Barenboim deslumbra con "Lohengrin"
El director inaugura el Festage, que reúne en Berlín a un grupo de estrellas de gran magnitud
ENVIADO ESPECIAL, Hace cuatro años nació el Festival de Pascua de Berlín, impulsado por la ópera Unter den Linden y su director artístico y musical, Daniel Barenboim. Hoy, la interesante propuesta del Festage posee gran fuerza de convocatoria, al reunir las formaciones de la histórica ópera alemana, la orquesta y coro de la Sinfónica de Chicago y un grupo de estrellas de gran magnitud, todo ello bajo la dirección de dos primerísimas batutas de nuestro tiempo. Barenboim y Pierre Boulez conducen obras de Wagner, Strauss, Brahms, Mahler y Schoenberg, toda la línea evolutiva del romanticismo desde 1850 hasta la contemporaneidad.

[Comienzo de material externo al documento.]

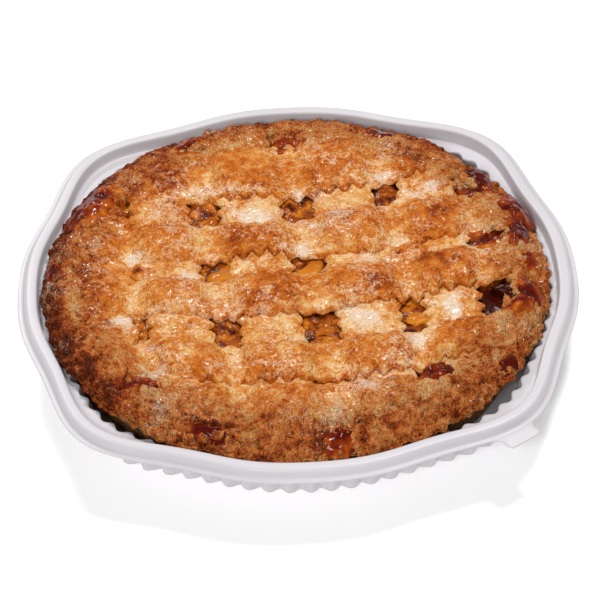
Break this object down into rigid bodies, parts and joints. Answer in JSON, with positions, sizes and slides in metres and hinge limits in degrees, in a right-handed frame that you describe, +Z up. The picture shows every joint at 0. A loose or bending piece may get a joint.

El argentino-israelí debutó con un Lohengrin deslumbrante.
No es de extrañar, sino todo lo contrario, la creciente afluencia de público extranjero, que cada día se suma al entusiasmo y buen entender de la filarmonía de Berlín, una ciudad, como es sabido, de larga y rica tradición musical. El un tanto paradójicamente denominado nuevo Berlín cuenta, a partir de la reunificación, con cuatro escenarios líricos que permiten ofrecer en una semana siete u ocho óperas y un par de óperas cómicas, algo verdaderamente insólito.La producción de Lohengrin, presentada en diciembre de 1996, vuelve al escenario de Unter den Linden (Bajo los tilos) avalada por la dirección musical de Barenboim y la escénica de Harry Kupfer, un renovador moderado que sobre diseños escénicos de Hans Schavernoch no traiciona lo fundamental de la creación wagneriana e incluso la dota de extraordinaria movilidad de todos los elementos y símbolos (es muy bello todo el juego de figuras y luces de las alas del cisne) y hasta parece sintetizar la fórmula de ópera en concierto y ópera representada.
La gran heroína de la noche, al menos en la recepción por parte del público, fue la mezzosoprano Waltraud Meier, una Ortruda sensacional como actriz y como cantante en el papel más significativo de Lohengrin. Ricardo Wagner, en 1850, practica una declamación dramática que decidirá buena parte de su obra posterior y desembocará en la solución cantado/hablado de la escuela de Schoenberg. Con la Meier destacó el tenor Francisco Araiza, un Lohengrin entonado, musical y brillante, pero que llegó al final con visible fatiga, lo que le valió alguna protesta unida a los muchos aplausos. Por su parte, Elsa encontró en la soprano Emily Magee una intérprete de gran versatilidad, belleza vocal y especial resistencia.
La interpretación por Barenboim de toda la obra fue un modelo de precisión, encanto sonoro y potente dramaturgia, tan llena de ricos contrastes que en unión de todos los demás valores entra dentro de lo excepcional. El maestro argentino-israelí accede a una cima sólo reservada para unos pocos. Bien lo ratificó Barenboim al día siguiente, miércoles, en Un requiem alemán, de Brahms, que nuestra memoria guardará con avaricia. En 1868, cuando Brahms dirige por vez primera su Requiem en Bremen, la hondura de conceptos y la evolución de la expresión romántica hacia cada vez más íntimas reflexiones, es ya un hecho.
En el caso del Requiem supone, además, un nuevo modo de entender el drama religioso a través de una infinita y hermosa serenidad, que Barenboim supo exaltar no sólo con inteligencia y preciosismo analítico sino también con reconocible veracidad. Llevado con sosiego celibidacheano, cantado con refrenada intensidad en la parte coral, cuando entró la voz y el arte admirable de Thomas Quasthoff en el salmo 39, todo pareció agudizarse y adquirir una distinta conmoción emotiva, que cobró nuevos matices en la intervención, junto al coro, de la soprano Dorothea Röschmann.
No olvidemos que las formaciones sinfónica y coral eran las de Chicago, tan precisas en la ejecución como en la animación, esto es, la expresión sensible del alma.
Barenboim reina ante ellos como lo hace cuando aborda Brahms sobre el teclado: cual músico íntegro para quien los géneros y las formas son cauces diversos de una sola verdad, la del "arte puro y hondo" como decía nuestro Pérez de Ayala que era siempre el arte grande. Un cuarto de hora de aclamaciones pusieron fin a este canto entre clarificador y misterioso, de dolor, paz y melancolía.